Presbyterian Church of East Africa
Classification Protestant
Theology Reformed
Governance Presbyterian
Leader Rt. Rev. Julius Guantai Mwamba
Associations World Communion of Reformed Churches, World Council of Churches, National Council of Churches
Region Kenya
Founder Thomas Watson
Origin 1891
Kenya
Branched from Church of Scotland
Congregations 1,000 and 310 parishes and hundreds of house fellowships
Members 4,000,000
Primary schools dozens
Secondary schools dozens

Presbyterian Church of East Africa (PCEA) is a Presbyterian denomination headquartered in Nairobi, Kenya. In Kenya, 10% of the population is Presbyterian. It was started by missionaries from Scotland, most notable of whom was Dr John Arthur. It has its headquarters in Nairobi South C.

The story of the Presbyterian Church of East Africa (PCEA) begins with a business company, when in 1889 Sir William Mackinnon and Mr.
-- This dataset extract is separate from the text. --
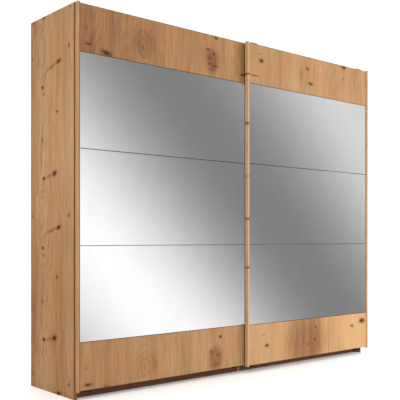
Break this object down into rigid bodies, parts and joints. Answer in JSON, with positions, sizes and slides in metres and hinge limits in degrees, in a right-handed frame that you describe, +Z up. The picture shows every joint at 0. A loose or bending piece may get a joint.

Alexander Low Bruce, made private plans for a Scottish Mission among the Kamba and Maasai and later to the Kikuyu people. In 1891, at the invitation of the late Sir William Mackinnon, Mr. A.L. Bruce and other directors of the Imperial British East Africa Company, a band of Missionaries left London for British East Africa. These were Mr. Thomas Watson, Evangelist Mr. John Greig, Mr. John Linton, Mr. C.M.A Rahman and were met at Mombasa by Dr. Moffat. The party was later in the year joined by Dr. James Stewart of Lovedale, South Africa, who became the leader of the Mission. These missionaries arrived in Kibwezi in October of the same year and established a mission under the name of the "East African Scottish Mission". In 1892, the first temporary Church at Kibwezi was opened by Dr. James Stewart, and also the first School with two pupils.

In 1893 mission work was strengthened by the arrival of Mr. John Paterson who introduced basic agriculture and the first coffee seeds.

Owing to the infestation of Kibwezi by Malaria and the subsequent loss of life of Missionaries, Mr. Thomas Watson visited Dagoretti in 1894 to explore possibilities of transferring the mission station. In 1898 the missionaries moved from Kibwezi to Dagoretti where they constituted themselves as the "Church of Scotland Mission" (CMS). In 1900 Watson died of pneumonia at Kikuyu. Other notable CSM missionaries of this period include Revd Dr John Arthur, who worked with the Alliance of Protestant Missions.

When the mission was handed over to the Church of Scotland, it found believers among the Kikuyu people through the work of its stations at Kikuyu and Tumutumu (1908) and among the Meru people in Chuka, and Mwimbi, and among the people of Imenti through its work at Chogoria (1915).